Gardner conseguiu parar a rotação do Westar 6, e com a ajuda de Joe Allen, que ficou no compartimento de carga, eles conseguiram prender o satélite de duas toneladas no lugar. A missão foi um sucesso espetacular. Eles não apenas resgataram dois satélites caríssimos, mas provaram que os humanos poderiam trabalhar no espaço de maneiras que nunca haviam sido imaginadas.
O Legado do Satélite Humano e o Fim de uma Era
A missão STS-51-A e o voo livre de Dale Gardner e Joe Allen representaram o auge do programa MMU. A mochila a jato foi usada em apenas três missões do ônibus espacial em 1984. Infelizmente, o desastre da Challenger em 1986 mudou drasticamente as políticas de segurança da NASA. A agência se tornou muito mais avessa ao risco, e a ideia de ter um astronauta voando livre e desamarrado no espaço foi considerada perigosa demais. A MMU foi aposentada.
No entanto, o legado da missão perdura. Ela provou a viabilidade da construção e reparo de estruturas no espaço, um conceito que foi fundamental para a construção da Estação Espacial Internacional (ISS). Uma versão menor e mais segura da MMU, chamada SAFER, é hoje um equipamento de emergência padrão para todos os astronautas que fazem caminhadas espaciais na ISS. Se um astronauta se soltar acidentalmente, o SAFER tem jatos suficientes para permitir que ele voe de volta para a segurança.
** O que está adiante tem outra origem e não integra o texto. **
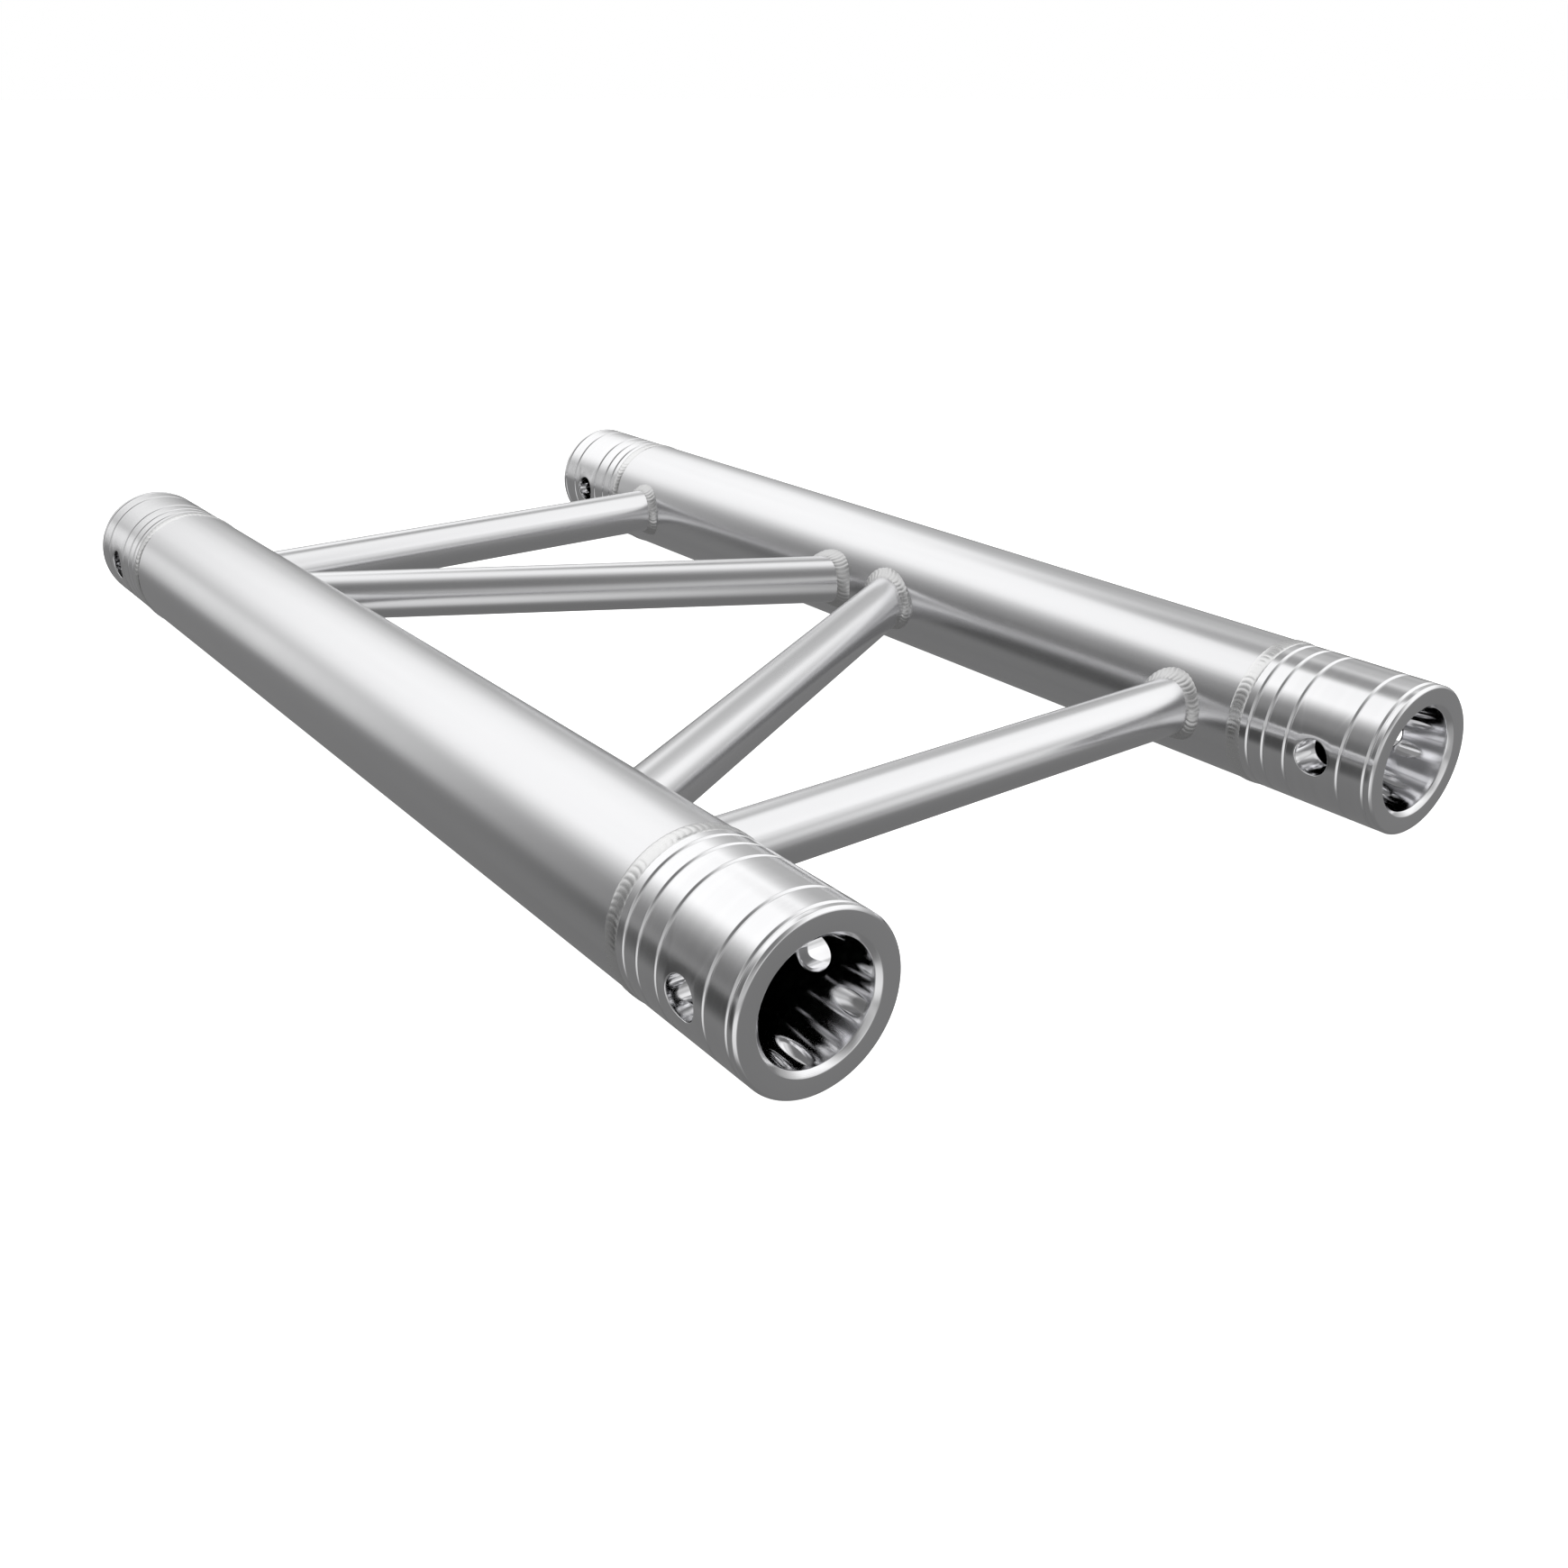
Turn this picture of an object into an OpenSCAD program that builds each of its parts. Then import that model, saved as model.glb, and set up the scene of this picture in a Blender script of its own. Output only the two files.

A história do astronauta Dale Gardner nos lembra de uma era de ouro da exploração espacial, uma época de ousadia e experimentação. A imagem dele, sozinho no vácuo, segurando um “arpão” improvisado com o mundo aos seus pés, continua a ser um dos testemunhos mais poderosos da coragem humana e de nossa vontade incansável de alcançar as estrelas.
O astronauta Dale Gardner e seu companheiro Joe Allen realizaram uma das missões mais ousadas da era espacial. Ao se tornarem os primeiros “satélites humanos”, eles não apenas resgataram dois satélites multibilionários, mas também empurraram os limites do que era considerado possível. A imagem de Gardner quando ele flutuou no espaço livremente continua a inspirar, um símbolo poderoso da engenhosidade, da coragem e do espírito de exploração que nos leva a nos aventurarmos no grande desconhecido.